Government Approves Division of Kenya Railways into Three Entities

January 16, 2024

In a move to enhance efficiency and regional competitiveness, the Cabinet approved the Railway Amendment Bill 2024 on Monday, setting the stage for a significant overhaul of Kenya Railways.

The proposed change aims to divide the organization into three distinct entities: freight, commuter, and land development.

President William Ruto, who presided over the Cabinet meeting, said this restructuring will strengthen Kenya as a regional logistics hub.

“To strengthen Kenya as a regional logistics hub, the Cabinet approved the Railway Amendment Bill 2024, which aims to introduce new methods of managing railways and segregating the business of freight, commuter, and land development,” a statement read in part.

The new approach also aims to unlock efficiencies by delineating responsibilities and potentially attracting private investment.

The substantial amount of underutilized land owned by Kenya Railways is a significant driver behind the split.

The Cabinet intends to capitalize on this resource by creating railway cities along existing railway lines, starting with the ongoing Nairobi Railway City project.

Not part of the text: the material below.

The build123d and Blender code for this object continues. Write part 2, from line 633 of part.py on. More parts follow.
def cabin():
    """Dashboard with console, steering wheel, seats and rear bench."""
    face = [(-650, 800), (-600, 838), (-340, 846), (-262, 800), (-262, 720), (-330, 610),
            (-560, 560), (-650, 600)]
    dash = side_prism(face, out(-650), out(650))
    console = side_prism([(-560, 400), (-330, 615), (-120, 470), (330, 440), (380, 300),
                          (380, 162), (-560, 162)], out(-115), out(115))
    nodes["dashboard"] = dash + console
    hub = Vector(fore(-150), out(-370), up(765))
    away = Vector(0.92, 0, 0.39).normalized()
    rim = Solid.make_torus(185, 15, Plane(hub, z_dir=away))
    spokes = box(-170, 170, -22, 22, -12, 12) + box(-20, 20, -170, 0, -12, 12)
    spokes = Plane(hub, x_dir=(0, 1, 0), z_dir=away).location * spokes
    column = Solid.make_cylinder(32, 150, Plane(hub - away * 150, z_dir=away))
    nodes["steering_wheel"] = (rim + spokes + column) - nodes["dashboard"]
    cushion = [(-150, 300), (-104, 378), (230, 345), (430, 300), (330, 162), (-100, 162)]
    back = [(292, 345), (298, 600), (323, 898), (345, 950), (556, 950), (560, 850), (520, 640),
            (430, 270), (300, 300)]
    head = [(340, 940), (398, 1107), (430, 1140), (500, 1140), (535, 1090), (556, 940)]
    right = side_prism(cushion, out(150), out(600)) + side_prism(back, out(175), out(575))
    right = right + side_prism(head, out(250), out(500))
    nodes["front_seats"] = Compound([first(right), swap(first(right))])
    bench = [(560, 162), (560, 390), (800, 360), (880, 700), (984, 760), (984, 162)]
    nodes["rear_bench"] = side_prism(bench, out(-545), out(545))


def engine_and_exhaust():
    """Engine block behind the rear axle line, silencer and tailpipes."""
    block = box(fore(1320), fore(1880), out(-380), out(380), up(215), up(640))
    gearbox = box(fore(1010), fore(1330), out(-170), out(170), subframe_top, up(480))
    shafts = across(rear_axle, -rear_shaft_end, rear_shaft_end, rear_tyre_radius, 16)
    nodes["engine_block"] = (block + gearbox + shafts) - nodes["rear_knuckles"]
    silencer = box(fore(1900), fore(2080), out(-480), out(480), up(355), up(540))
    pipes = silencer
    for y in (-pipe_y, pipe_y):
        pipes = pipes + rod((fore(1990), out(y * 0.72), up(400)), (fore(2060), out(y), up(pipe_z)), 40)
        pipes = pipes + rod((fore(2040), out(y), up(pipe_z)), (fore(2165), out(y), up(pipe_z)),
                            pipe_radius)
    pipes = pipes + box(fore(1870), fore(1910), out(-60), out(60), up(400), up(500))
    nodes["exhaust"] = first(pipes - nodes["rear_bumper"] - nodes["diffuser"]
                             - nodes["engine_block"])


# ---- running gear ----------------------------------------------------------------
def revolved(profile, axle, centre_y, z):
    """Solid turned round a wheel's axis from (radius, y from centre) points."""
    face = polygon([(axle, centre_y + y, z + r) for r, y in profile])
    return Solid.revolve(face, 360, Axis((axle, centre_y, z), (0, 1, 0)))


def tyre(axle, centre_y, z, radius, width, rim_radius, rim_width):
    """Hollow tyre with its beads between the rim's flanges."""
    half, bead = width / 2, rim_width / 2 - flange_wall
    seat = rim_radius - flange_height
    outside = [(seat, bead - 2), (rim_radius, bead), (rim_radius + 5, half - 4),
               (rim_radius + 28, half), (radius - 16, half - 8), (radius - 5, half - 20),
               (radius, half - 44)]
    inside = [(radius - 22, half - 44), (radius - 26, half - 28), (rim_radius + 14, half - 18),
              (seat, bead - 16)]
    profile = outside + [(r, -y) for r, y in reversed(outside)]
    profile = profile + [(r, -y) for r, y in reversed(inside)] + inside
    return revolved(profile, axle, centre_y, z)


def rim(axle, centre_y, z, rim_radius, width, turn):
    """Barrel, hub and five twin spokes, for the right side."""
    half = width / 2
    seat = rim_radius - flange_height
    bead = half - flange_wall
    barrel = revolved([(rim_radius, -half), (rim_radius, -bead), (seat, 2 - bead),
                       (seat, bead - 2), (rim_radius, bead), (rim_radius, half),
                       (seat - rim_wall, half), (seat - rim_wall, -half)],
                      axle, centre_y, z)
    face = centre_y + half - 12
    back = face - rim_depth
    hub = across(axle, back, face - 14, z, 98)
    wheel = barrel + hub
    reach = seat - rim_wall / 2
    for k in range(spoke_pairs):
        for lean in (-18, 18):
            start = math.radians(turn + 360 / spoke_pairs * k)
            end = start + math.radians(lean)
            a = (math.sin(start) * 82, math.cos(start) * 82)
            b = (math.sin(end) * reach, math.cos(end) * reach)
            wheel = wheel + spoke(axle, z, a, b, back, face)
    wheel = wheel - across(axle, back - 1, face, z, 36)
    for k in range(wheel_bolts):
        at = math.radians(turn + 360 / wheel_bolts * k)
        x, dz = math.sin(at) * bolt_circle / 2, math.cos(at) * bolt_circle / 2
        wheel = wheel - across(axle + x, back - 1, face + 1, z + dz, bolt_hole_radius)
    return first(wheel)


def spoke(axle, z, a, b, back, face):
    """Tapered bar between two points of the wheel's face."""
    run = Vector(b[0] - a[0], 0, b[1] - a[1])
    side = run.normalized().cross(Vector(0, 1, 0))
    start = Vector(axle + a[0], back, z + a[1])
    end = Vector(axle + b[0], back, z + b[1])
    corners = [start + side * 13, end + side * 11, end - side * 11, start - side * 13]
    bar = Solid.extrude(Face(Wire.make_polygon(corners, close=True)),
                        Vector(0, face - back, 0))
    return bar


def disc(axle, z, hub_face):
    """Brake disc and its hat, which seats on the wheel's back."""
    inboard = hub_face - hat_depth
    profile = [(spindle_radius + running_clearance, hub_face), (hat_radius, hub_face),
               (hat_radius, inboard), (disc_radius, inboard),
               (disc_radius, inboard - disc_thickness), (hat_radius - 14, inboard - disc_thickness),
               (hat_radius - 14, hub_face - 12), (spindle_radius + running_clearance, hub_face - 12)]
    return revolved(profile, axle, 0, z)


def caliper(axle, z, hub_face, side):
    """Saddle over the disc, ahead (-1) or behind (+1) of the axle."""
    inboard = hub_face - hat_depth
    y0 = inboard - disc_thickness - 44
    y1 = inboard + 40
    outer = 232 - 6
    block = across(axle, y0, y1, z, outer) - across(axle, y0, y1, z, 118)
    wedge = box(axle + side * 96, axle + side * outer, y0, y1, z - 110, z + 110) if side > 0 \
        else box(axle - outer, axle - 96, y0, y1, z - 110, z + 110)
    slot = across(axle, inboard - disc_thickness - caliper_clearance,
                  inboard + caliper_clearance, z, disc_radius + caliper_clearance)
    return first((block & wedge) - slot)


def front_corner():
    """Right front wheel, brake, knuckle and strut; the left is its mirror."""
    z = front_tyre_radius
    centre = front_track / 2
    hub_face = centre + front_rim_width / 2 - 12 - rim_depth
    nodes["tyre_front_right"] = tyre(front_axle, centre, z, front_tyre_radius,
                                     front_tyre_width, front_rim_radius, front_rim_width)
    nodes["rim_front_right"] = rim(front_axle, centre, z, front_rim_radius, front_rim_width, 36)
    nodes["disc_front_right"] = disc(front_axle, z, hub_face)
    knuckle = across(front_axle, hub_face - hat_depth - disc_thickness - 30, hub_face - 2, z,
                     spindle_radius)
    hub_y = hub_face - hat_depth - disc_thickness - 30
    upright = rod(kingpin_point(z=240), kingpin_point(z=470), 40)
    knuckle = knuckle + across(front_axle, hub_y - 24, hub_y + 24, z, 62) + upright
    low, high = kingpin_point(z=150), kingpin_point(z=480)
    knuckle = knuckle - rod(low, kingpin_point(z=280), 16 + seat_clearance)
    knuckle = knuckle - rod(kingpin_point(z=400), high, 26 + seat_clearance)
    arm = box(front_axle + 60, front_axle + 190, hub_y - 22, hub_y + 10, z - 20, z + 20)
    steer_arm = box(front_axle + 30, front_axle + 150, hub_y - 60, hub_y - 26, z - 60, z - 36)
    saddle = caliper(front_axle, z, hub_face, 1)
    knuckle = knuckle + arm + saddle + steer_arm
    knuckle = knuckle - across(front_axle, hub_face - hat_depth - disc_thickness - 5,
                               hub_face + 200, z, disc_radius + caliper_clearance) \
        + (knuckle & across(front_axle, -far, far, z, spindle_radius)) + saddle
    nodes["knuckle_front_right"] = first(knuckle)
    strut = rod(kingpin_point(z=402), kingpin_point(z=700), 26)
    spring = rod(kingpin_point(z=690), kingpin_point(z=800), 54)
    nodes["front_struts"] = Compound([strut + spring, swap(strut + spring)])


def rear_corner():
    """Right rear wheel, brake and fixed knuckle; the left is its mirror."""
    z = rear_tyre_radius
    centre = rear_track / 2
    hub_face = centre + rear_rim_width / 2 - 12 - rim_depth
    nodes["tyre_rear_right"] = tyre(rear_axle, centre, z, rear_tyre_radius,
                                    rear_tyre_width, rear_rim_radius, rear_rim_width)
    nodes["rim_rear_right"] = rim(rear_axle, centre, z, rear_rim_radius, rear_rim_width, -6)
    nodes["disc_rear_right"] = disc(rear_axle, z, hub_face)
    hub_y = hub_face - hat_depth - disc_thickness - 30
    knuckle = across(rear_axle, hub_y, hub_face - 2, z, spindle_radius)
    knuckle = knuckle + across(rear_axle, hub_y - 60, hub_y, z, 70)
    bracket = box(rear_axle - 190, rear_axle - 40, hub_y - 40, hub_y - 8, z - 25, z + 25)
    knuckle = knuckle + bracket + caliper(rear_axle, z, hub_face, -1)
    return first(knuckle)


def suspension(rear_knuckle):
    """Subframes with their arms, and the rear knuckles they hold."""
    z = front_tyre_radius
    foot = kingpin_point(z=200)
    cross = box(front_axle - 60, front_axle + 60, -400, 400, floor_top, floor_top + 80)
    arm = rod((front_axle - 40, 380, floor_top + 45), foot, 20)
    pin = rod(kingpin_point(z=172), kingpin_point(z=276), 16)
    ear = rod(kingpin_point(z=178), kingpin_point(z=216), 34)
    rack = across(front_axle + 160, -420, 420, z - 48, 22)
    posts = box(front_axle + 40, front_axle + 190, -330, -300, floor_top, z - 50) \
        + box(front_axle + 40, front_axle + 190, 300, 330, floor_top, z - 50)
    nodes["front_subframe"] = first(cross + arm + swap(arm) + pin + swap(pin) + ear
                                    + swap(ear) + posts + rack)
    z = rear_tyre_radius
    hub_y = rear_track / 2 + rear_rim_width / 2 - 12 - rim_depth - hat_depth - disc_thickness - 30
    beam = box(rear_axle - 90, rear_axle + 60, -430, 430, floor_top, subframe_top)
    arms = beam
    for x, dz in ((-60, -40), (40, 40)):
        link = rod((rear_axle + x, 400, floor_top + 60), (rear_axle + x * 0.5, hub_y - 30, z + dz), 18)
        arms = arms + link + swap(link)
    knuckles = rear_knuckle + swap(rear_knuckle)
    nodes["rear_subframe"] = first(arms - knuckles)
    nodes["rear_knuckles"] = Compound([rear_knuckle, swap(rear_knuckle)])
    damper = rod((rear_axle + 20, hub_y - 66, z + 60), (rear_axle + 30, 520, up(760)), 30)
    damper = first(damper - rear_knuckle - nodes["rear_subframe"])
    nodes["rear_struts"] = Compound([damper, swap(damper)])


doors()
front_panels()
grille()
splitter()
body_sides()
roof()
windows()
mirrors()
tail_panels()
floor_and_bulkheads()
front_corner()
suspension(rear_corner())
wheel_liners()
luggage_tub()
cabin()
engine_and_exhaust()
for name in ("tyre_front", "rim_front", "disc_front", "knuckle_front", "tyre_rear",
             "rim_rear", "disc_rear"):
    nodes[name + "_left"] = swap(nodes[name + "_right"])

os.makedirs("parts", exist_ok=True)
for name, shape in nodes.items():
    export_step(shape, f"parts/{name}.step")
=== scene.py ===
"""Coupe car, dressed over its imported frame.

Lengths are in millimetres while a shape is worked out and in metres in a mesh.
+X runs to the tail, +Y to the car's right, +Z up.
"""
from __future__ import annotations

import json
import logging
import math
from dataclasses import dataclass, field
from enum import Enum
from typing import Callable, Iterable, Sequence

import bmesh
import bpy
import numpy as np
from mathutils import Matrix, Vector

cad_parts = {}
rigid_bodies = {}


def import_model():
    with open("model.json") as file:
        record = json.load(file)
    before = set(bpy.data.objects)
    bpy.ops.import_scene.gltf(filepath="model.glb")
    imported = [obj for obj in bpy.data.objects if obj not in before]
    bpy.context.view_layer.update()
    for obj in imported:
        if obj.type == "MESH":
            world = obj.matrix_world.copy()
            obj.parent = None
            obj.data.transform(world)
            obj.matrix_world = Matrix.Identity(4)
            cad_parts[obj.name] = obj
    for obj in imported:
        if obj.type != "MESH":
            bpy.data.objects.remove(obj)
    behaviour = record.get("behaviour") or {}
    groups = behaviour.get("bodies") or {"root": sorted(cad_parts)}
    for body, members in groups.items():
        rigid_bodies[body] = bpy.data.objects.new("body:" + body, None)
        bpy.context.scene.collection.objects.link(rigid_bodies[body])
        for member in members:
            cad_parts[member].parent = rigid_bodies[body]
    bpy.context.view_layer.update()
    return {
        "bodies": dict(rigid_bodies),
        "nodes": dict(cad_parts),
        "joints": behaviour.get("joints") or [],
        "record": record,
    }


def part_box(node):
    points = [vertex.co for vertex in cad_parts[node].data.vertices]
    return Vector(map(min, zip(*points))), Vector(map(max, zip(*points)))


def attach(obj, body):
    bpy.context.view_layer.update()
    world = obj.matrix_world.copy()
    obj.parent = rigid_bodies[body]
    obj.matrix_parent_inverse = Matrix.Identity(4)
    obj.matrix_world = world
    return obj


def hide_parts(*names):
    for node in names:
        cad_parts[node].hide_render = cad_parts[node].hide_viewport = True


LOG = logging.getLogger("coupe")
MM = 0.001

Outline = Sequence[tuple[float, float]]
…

The initial phase, with a cost of Sh12 billion, was initiated in February 2023 and envisions a multimodal, transit-oriented urban development centered around a new Nairobi Central Railway Station.

The Cabinet envisions extending this model to other major cities and towns along the railway network, including Mombasa, Athi River, Naivasha, and Kisumu.

The Bill proposes a distinctive approach to managing these railway cities. Instead of direct government control, Kenya Railways would function as a regulator, enabling private investors and even county governments to take the lead in development.